Hit us up at letters@climbing.com. The person that submits the winning submission in our next issue will receive a Swift Protect Dry 8.9mm, 60-meter rope from Edelrid. (Only available within the US.)

“Crack climbing is hard on shoes—the tops, bottoms, and most notably the stitching on certain models where the rand meets the leather. I’ve been extending my shoes’ lifespan by reinforcing these high-wear areas with Seam Grip, plus have been applying it to resoled shoes that have had toe caps done, to prevent delamination. For climbing trips, I always have Seam Grip ready—$10 to prolong the life of $200 shoes seems like a deal.”

—Krishan Nacua

For submitting our winning tip for this edition, Krishan receives a 70m Quest 9.6 dynamic rope from Sterling.


“A little climbing-related practical hack: Ever spent 10 minutes untangling an extension cord? Flake your power cord into an Ikea bag just like you would a climbing rope. Start with the male end but leave 16 inches of tail out of the top of the bag, then flake the rest of the cord right into the bag, and store.
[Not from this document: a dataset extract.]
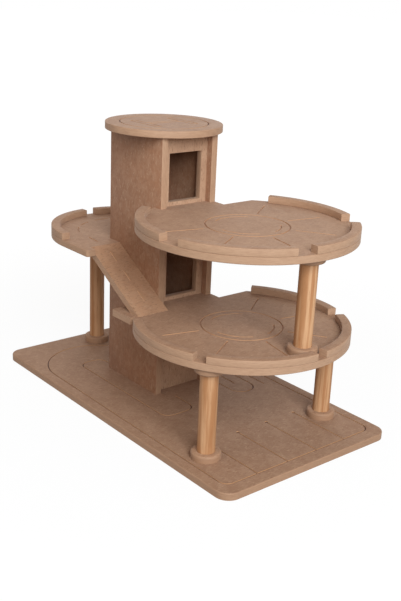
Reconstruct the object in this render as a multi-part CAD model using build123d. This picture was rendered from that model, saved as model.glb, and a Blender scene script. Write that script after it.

When you are ready to use the cord, grab the 16” of tail on the male end and plug that into the outlet. The female end will be on top of the pile. Just hook it up to your leaf blower or shopvac (or whatever) and the cord will come out of the bag untangled, like a freshly flaked climbing rope.”

—Tom Pointner


I turned 60 in January, and I didn’t start climbing until I was 41. I love the challenge of the sport and the way it clears my mind. One thing that irritated me early on was getting my shoes dirty when bouldering or working a sport project. So I went to my local shoe store and bought a pair of Komodo sandals. Those seem to not be readily available anymore, so Crocs will do the job. I have worn mine so long that the straps have long since broken off. They are real handy on muddy or even dusty days when you step off the pad and into these. I even move from boulder to boulder in them. If you can’t go to a store with your climbing shoes to see what will fit over them, my advice is order sandals that are three sizes bigger. I wear size 8 in climbing shoes, and my Komodos are size 11.